(3D code data)
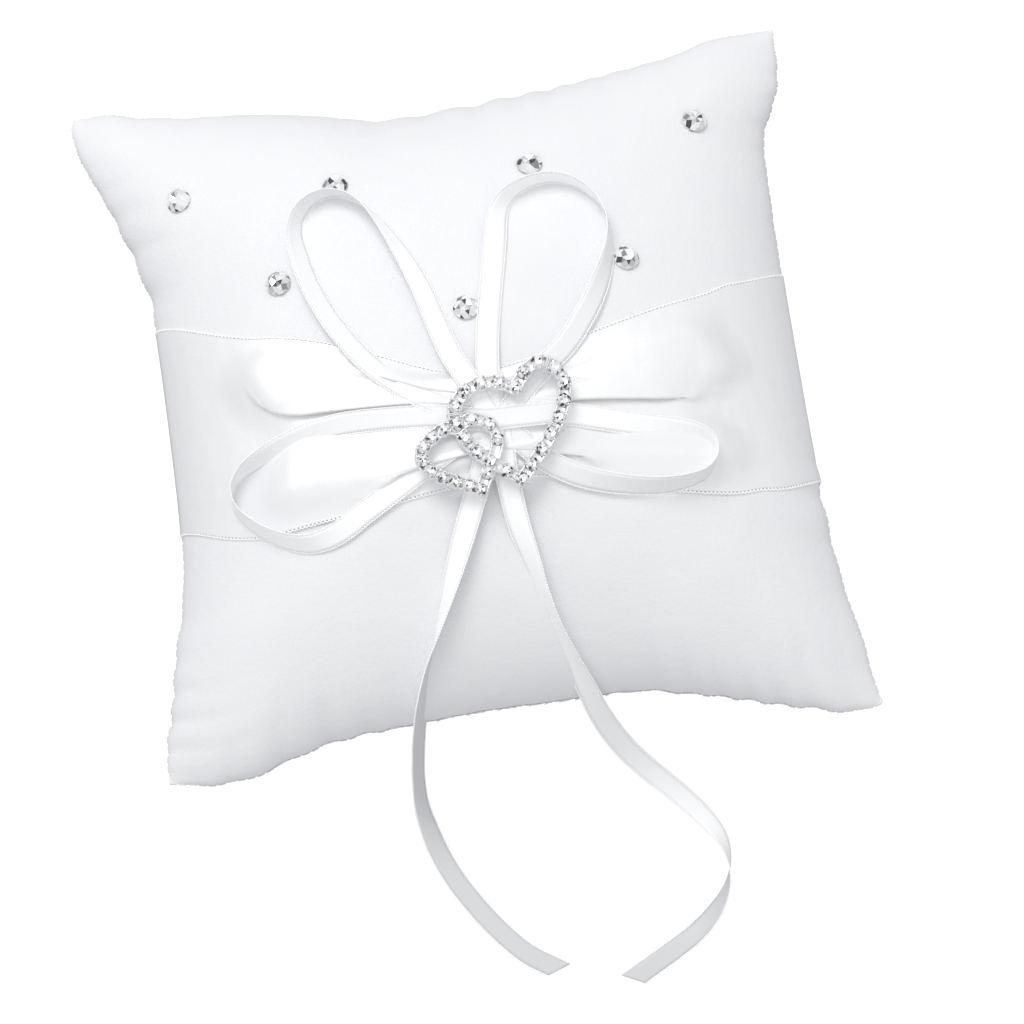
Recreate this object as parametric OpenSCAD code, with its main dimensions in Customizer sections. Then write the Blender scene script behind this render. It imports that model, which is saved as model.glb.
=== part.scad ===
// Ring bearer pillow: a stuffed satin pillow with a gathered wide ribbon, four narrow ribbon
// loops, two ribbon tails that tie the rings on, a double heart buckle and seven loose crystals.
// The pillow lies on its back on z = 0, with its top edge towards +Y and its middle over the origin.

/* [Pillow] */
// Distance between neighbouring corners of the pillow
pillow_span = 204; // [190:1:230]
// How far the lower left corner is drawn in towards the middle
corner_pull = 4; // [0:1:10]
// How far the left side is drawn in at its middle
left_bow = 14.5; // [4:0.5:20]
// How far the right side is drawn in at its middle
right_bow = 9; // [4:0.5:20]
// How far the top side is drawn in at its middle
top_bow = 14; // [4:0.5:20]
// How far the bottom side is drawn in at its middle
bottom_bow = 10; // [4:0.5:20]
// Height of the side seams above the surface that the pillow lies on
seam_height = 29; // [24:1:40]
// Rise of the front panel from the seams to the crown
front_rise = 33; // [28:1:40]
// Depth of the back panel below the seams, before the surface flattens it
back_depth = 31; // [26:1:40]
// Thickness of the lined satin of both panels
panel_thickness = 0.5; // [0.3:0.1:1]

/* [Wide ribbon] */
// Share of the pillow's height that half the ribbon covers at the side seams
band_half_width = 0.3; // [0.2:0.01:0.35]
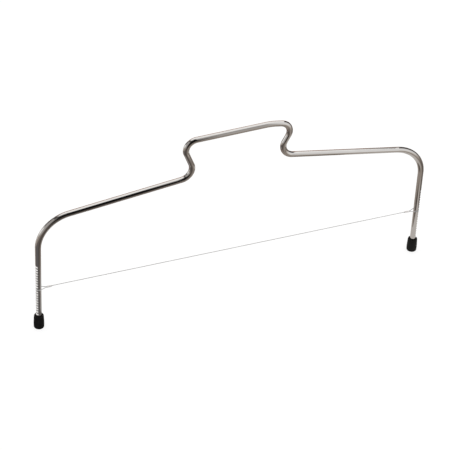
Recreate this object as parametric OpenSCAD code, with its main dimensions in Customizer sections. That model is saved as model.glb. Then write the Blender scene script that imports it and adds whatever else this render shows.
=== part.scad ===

### What you have to do
Output the lines above verbatim and in full.

### Full output
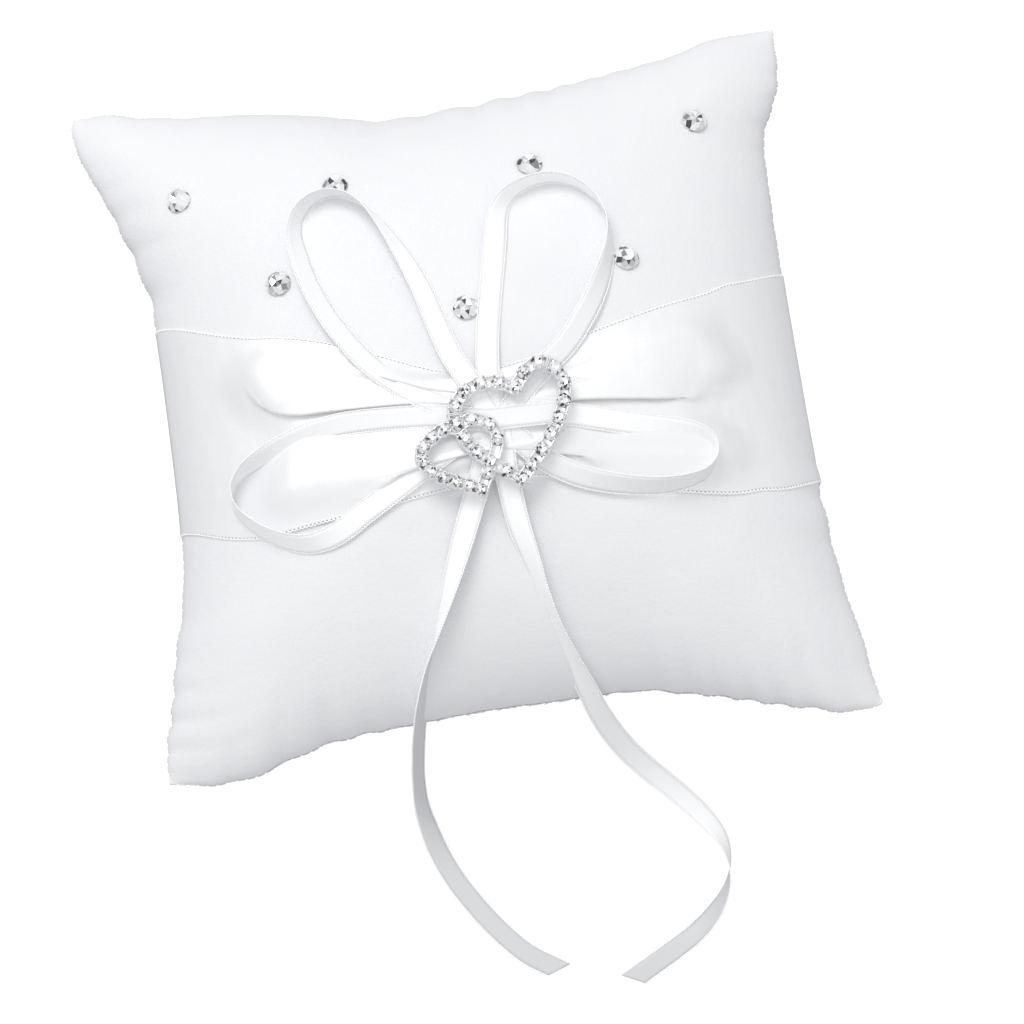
Recreate this object as parametric OpenSCAD code, with its main dimensions in Customizer sections. Then write the Blender scene script behind this render. It imports that model, which is saved as model.glb.
=== part.scad ===
// Ring bearer pillow: a stuffed satin pillow with a gathered wide ribbon, four narrow ribbon
// loops, two ribbon tails that tie the rings on, a double heart buckle and seven loose crystals.
// The pillow lies on its back on z = 0, with its top edge towards +Y and its middle over the origin.

/* [Pillow] */
// Distance between neighbouring corners of the pillow
pillow_span = 204; // [190:1:230]
// How far the lower left corner is drawn in towards the middle
corner_pull = 4; // [0:1:10]
// How far the left side is drawn in at its middle
left_bow = 14.5; // [4:0.5:20]
// How far the right side is drawn in at its middle
right_bow = 9; // [4:0.5:20]
// How far the top side is drawn in at its middle
top_bow = 14; // [4:0.5:20]
// How far the bottom side is drawn in at its middle
bottom_bow = 10; // [4:0.5:20]
// Height of the side seams above the surface that the pillow lies on
seam_height = 29; // [24:1:40]
// Rise of the front panel from the seams to the crown
front_rise = 33; // [28:1:40]
// Depth of the back panel below the seams, before the surface flattens it
back_depth = 31; // [26:1:40]
// Thickness of the lined satin of both panels
panel_thickness = 0.5; // [0.3:0.1:1]

/* [Wide ribbon] */
// Share of the pillow's height that half the ribbon covers at the side seams
band_half_width = 0.3; // [0.2:0.01:0.35]
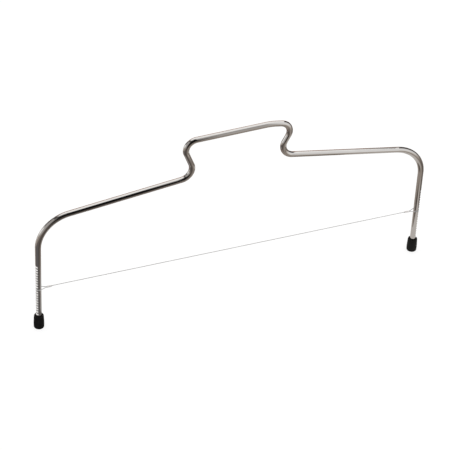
Recreate this object as parametric OpenSCAD code, with its main dimensions in Customizer sections. That model is saved as model.glb. Then write the Blender scene script that imports it and adds whatever else this render shows.
=== part.scad ===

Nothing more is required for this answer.